Types of Brand Abuse: Avoid Internet Brand Abuse!

Brand abuse is rampant on the Internet. But too many companies ignore the problem. One vendor thinks it's high time companies became aware of the damage brand abuse can create.

Companies lose an average of 22 percent of potential sales due to trademark infringement and counterfeiting, according to the International Trademark Association. The Internet has the potential to do far more damage.

“Your brand name is 10 times more important on the Internet than in the real world,” says Brandy Thomas, chief executive officer and chairman of Cyveillance Inc., whose technology protects brands against devaluation and loss of market share due to misuse. In the real world, you have an actual facility that customers can visit to help formulate an opinion of you, Thomas says. On the Internet, your brand is all you have.

After two years of research, Cyveillance [http://www.cyveillance.com] recently released a top-ten list of the most frequent types of brand abuse on the Internet:

1. Unauthorized use of logos and images.

2. Use of hidden and visible text.

3. Unauthorized use of a company’s name or product in metatags, the code by which Web pages are classified and used by search engines to index pages for their results against key search words. If a competitor uses your company’s name in its metatags, their company may come up when a consumer does a search on your company’s name.

4. Software, music and video piracy.

5. Unauthorized distribution or sale of consumer goods, such as counterfeit goods (e.g., a site that sells fake Rolex watches).

6. Framing. This happens when a company reproduces pages from your site within a frame on their site. The user receives your site’s content without actually visiting your site.

7. Use of a company’s name on a competitor’s site.

8. Use of logos or images in a pornographic context.

9. Domain name abuse and parody sites, such as a site that discredits and makes fun of an established company. May of these sites take a company’s URL and add “sucks” after the name (e.g., www.yourcompanysucks.com)

10. Gripe sites and negative newsgroup postings.

“Most of these abuses didn’t exist two years ago,” says Thomas. Some companies are not even aware of the most common types of brand abuse. In fact, domain name abuse and parody sites, which have garnered significant media attention, did not even break the top five two years ago, notes Thomas.
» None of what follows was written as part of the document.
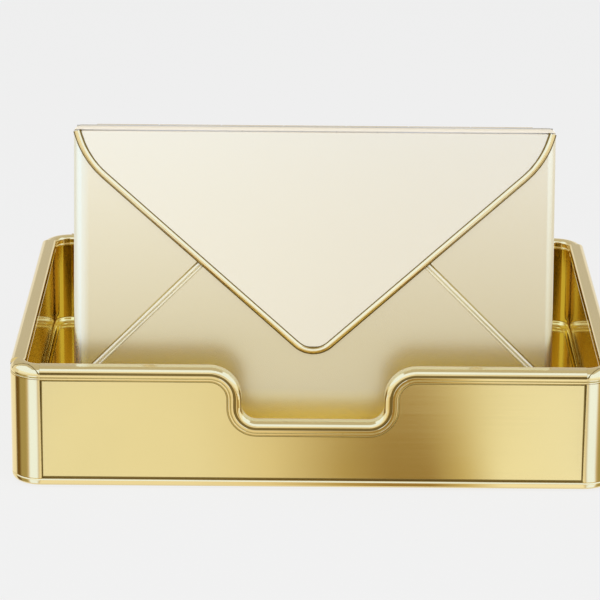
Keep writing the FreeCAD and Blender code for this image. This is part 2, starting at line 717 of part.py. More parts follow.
def flap_edge():
    """The trim's centre line, from one top corner round the tip to the other."""
    fall = math.atan2(FLAP_SHOULDER_DEPTH - FLAP_CORNER_DEPTH, SHOULDER_X - CORNER_X)
    turn = fall - math.atan2(FLAP_SLOPE, -1)
    shoulder_radius = FLAP_SHOULDER_REACH / math.tan(abs(turn) / 2)
    left = [
        (-CORNER_X, FLAP_CORNER_DEPTH, 0),
        (-SHOULDER_X, FLAP_SHOULDER_DEPTH, shoulder_radius),
    ]
    right = [(-x, depth, radius) for x, depth, radius in reversed(left)]
    return left + [(0, FLAP_APEX, FLAP_TIP_RADIUS)] + right


def flap_trim():
    """Bead round the flap's edge: straight flanks and a rounded crown."""
    edge = flap_edge()
    at = in_depth(-FLAP_LIFT)
    path = rounded(at, edge, closed=False)
    start = at(*edge[0][:2])
    along = at(*edge[1][:2]) - start
    across = along.cross(FORWARD).normalize()
    half = TRIM_WIDTH / 2
    crown = half - TRIM_CROWN_FLAT / 2
    corners = [
        (-half, 0, 0),
        (half, 0, 0),
        (half, TRIM_HEIGHT, crown),
        (-half, TRIM_HEIGHT, crown),
    ]
    section = rounded(lambda a, b: start + across * a + FORWARD * b, corners)
    return path.makePipeShell([section], True, False)


def flap_panel(trim):
    """Folded sheet: the pointed front, the rounded fold and the top strip back to the hinge."""
    rear = PIN_Y - HINGE_RADIUS - MOVING_GAP
    inner_fold = FLAP_FOLD_RADIUS - FLAP_THICKNESS
    lip = ENV_TOP - FLAP_CORNER_DEPTH
    section = [
        (FLAP_FRONT, ENV_TOP, FLAP_FOLD_RADIUS),
        (rear, ENV_TOP, 0),
        (rear, LEAF_TOP, 0),
        (-FLAP_LIFT, LEAF_TOP, inner_fold),
        (-FLAP_LIFT, lip, 0),
        (FLAP_FRONT + FLAP_FOLD_GROOVE, lip, 0),
        (FLAP_FRONT, lip + FLAP_FOLD_GROOVE, 0),
    ]
    profile = Part.Face(rounded(lambda y, z: vec(-FOLD_HALF, y, z), section))
    strip = profile.extrude(vec(2 * FOLD_HALF, 0, 0))
    ends = [
        (-FOLD_HALF, 2 * FLAP_END_RADIUS, 0),
        (-FOLD_HALF, 0, FLAP_END_RADIUS),
        (FOLD_HALF, 0, FLAP_END_RADIUS),
        (FOLD_HALF, 2 * FLAP_END_RADIUS, 0),
    ]
    strip = strip.common(plate(ends, -FAR, 2 * FAR))
    front = plate(flap_edge(), FLAP_FRONT, FLAP_THICKNESS)
    return drilled(join([strip, front]), flap_rivets(screw_hole)).cut(trim)


def envelope_pieces():
    parts = {}
    holes = back_screws(screw_hole)
    seat = above(SEAT_Z)
    back = block((-PLATE_HALF, PLATE_HALF), (BACK_INNER, ENVELOPE_THICKNESS), (PLATE_FOOT, BODY_TOP))
    parts["envelope_frame"] = drilled(envelope_frame(), holes)
    parts["envelope_back"] = drilled(back, holes + leaf_rivets(screw_hole))
    parts["envelope_back_screws"] = Part.makeCompound(back_screws(screw))
    parts["envelope_left_panel"] = side_front_panel(-1)
    parts["envelope_right_panel"] = side_front_panel(1)
    parts["envelope_lower_panel"] = lower_front_panel()
    parts["seam_bead_left"] = seam_bead(-1)
    parts["seam_bead_right"] = seam_bead(1)
    parts["hinge_body_leaf"] = hinge_body_leaf()
    parts["hinge_body_rivets"] = Part.makeCompound(leaf_rivets(screw))
    parts["hinge_pin"] = along_hinge(PIN_RADIUS)
    parts["hinge_flap_leaf"] = hinge_flap_leaf()
    parts["hinge_flap_rivets"] = Part.makeCompound(flap_rivets(screw))
    parts["flap_trim"] = flap_trim()
    parts["flap_panel"] = flap_panel(parts["flap_trim"])
    for shape in parts.values():
        lean(shape)
    parts["envelope_frame"] = parts["envelope_frame"].common(seat)
    return parts


def main():
    os.makedirs("parts", exist_ok=True)
    parts = tray_pieces()
    parts["envelope_socket"] = socket()
    parts["socket_screws"] = Part.makeCompound(socket_screws(screw))
    parts["socket_nuts"] = Part.makeCompound(socket_nuts())
    parts.update(envelope_pieces())
    for name, shape in parts.items():
        solids = shape.Solids
        if not shape.isValid() or not solids or min(s.Volume for s in solids) <= 0:
            raise RuntimeError(f"{name} is not a sound solid")
        if len(solids) == 1:
            shape = solids[0]
        shape.exportStep(f"parts/{name}.step")
        box = shape.BoundBox
        print(f"{name:28s} solids {len(solids):2d} volume {shape.Volume:10.1f} "
              f"x {box.XMin:7.2f} {box.XMax:7.2f} y {box.YMin:7.2f} {box.YMax:7.2f} "
              f"z {box.ZMin:7.2f} {box.ZMax:7.2f}")
    pin = lean(Part.Vertex(vec(0, PIN_Y, PIN_Z))).Point
    print("hinge axis at", [round(v, 4) for v in pin])


main()
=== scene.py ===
"""Finishes for the brass desk letter tray and its envelope pocket, with the studio around them.

Metres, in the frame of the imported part: X across the front, Y from front to back, Z up.
"""

import json
import math

import bmesh
import bpy
from bpy.props import FloatProperty, FloatVectorProperty, PointerProperty
from mathutils import Matrix, Quaternion, Vector


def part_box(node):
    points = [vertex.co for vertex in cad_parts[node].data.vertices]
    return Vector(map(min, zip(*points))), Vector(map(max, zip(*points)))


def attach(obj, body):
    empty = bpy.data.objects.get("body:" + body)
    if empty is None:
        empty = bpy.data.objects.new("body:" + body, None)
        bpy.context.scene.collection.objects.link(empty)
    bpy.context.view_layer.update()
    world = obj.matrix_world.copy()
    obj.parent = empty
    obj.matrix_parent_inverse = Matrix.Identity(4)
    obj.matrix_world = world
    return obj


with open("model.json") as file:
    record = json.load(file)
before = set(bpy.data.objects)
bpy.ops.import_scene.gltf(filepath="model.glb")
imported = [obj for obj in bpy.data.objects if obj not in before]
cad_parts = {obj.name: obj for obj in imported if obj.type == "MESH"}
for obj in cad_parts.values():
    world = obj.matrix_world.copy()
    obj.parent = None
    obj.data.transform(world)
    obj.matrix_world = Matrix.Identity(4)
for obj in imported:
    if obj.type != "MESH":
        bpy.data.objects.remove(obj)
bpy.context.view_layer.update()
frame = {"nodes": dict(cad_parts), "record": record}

bl_info = {
    "name": "Envelope Letter Tray",
    "version": (1, 0, 0),
    "blender": (4, 5, 0),
    "location": "View3D > Sidebar > Letter Tray",
    "description": "Brass desk tray with a leaning envelope pocket, its finishes and its studio",
    "category": "Add Mesh",
}

MM = 0.001
NODES = frame["nodes"]
SLOTS = {item["node"]: item["material_slot"] for item in frame["record"]["subparts"]}


def colour(name, description, default):
    """A colour property, in linear values."""
    return FloatVectorProperty(
        name=name,
        description=description,
        subtype="COLOR",
        size=3,
        min=0.0,
        max=1.0,
        default=default,
    )


def share(name, description, default):
    """A property from 0 to 1."""
    return FloatProperty(name=name, description=description, default=default, min=0.0, max=1.0)


def line_radius(name, description, default):
    """A property for a small radius."""
    return FloatProperty(
        name=name, description=description, default=default, min=0.0, precision=5, unit="LENGTH"
    )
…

Thomas offers the following scenario as a common example of brand abuse. “Let’s say I open an online toy store, Brandy’s Toy Store, and use the Toys R Us logo or an extremely similar one. A consumer may mistakenly assume that my site is part of, or affiliated with Toys R Us. If my store doesn’t have the same high standards and practices as Toys R Us, then Toys R Us has been damaged.”

Cyveillance recommends three steps to deal with the danger of brand abuse.

– Understand the scope of the problem. “Don’t guess,” warns Thomas. Companies may greatly underestimate the impact of brand abuse. Cyveillance can work with companies to determine how much of problem brand abuse may present. – Develop policies and be consistent with your approach to brand abuse. Cyveillance can help companies develop policies to deal with brand abuse by sharing the lessons and experiences of its clients. – Be vigilant and decisive in enforcing your policies. When you come up against an offending site, you can have it shut down; you can sell them a license to sell your products or use your logo; or you can encourage customers to boycott that site. The point is to take some action. Don’t just let it go.

Cyveillance scours the Internet for brand abuse using its proprietary technology, which functions like a sophisticated search engine. The Internet offers access to a vast amount of information. Unfiltered, that information is just useless data. Some information, like favorable product reviews, may be useful to your company. Some, like negative product reviews, may hurt, but it helps to know about it. And some information may be downright illegal, like piracy and illegal distribution of goods. Cyveillance can identify how your brand is being used or exploited.

The company offers four different technologies to help companies. CyMarket searches for illegal distribution of your merchandise or counterfeit versions of your merchandise. CyRights searches for unauthorized use of your logo or trademark, inappropriate links or metatag abuse. CyVice searches for your merchandise being associated with pornographic material. CySpeak searches the Internet to see who is saying what (good or bad) about your site or merchandise.

While Cyveillance and similar companies offer solutions to the problem of brand abuse, Thomas says the biggest problem is that people simply don’t take the issue seriously. But be warned. A recent survey by Cyber Dialouge, an online market research firm, found that more than one-third of Internet users say their opinion of one or more brands has changed as a result of using the Internet. There is a solution, says Thomas. Now people just have to sit up and take notice.